Seguro que habrá alguien que no crea que quien esto firma no conocía a José Antonio Reyes, no digo que no lo conocía en persona, digo que no tenía ni idea de quién era este buen señor, y matizo enseguida, ni me ufano ni me avergüenzo. Sólo constato. A raíz de su mortal accidente -¿accidente o conducta más que irresponsable?- he sabido que era futbolista, y de los grandes, de los que representan a España por el mundo, un deportista querido, admirado y respetado en su trabajo. Llevan toda la semana hablando de él en la tele, y según los primeros informes de la Guardia Civil, el carro que conducía el joven -padre de tres críos- iba a velocidad de torpedo, una bala imposible de dominar. Da igual la velocidad exacta. Era mucha, demasiada.

Con él, su primo de 22 años, Jonathan Reyes, que murió en el acto, y otro primo, Juan Manuel Calderón, achicharrado y en estado grave por tratar de salvar a los compañeros. Total, un desastre personal y familiar.

Es lógico, y me incluyo, sentir dolor y pena por lo sucedido. ¿Pero de qué estarían hablando las cadenas si el conductor en vez de ser un rutilante futbolista que conduce un cacharro tuneado para tener una potencia sideral hubiera sido un pelanas desconocido que se lleva por delante su propia vida, la de un joven primo, y arruina la de otro?

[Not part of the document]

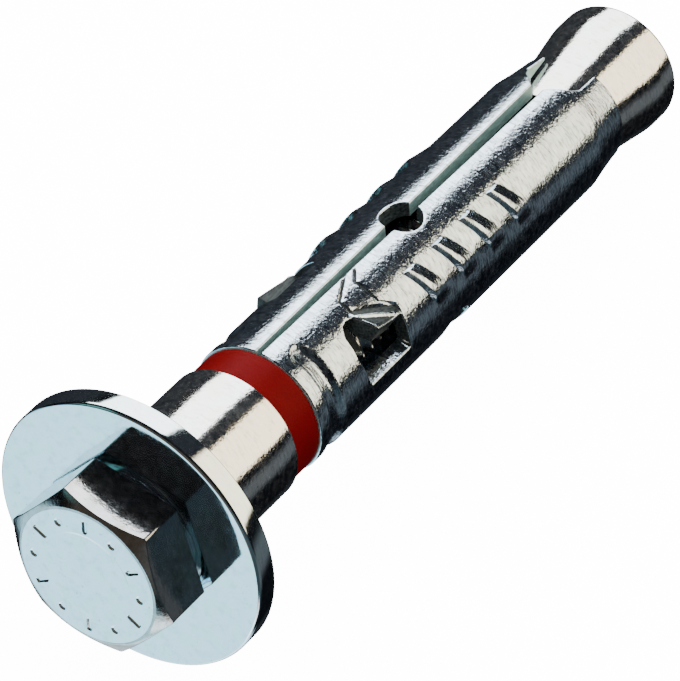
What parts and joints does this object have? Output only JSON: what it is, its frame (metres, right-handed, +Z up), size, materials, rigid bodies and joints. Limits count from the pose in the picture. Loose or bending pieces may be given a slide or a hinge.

Na hace falta hollar sobre el mismo fango. Está claro.

La Real Federación Española de Fútbol ha anunciado que entregará a Reyes su medalla de oro y brillantes, es decir, se premia al deportista. La lectura es que también se premia al hombre. Y el hombre, si se confirma lo que pasó, fue un kamikaze, un irresponsable temerario, un tipo nada ejemplar, y desde luego lo más alejado de la imagen del héroe.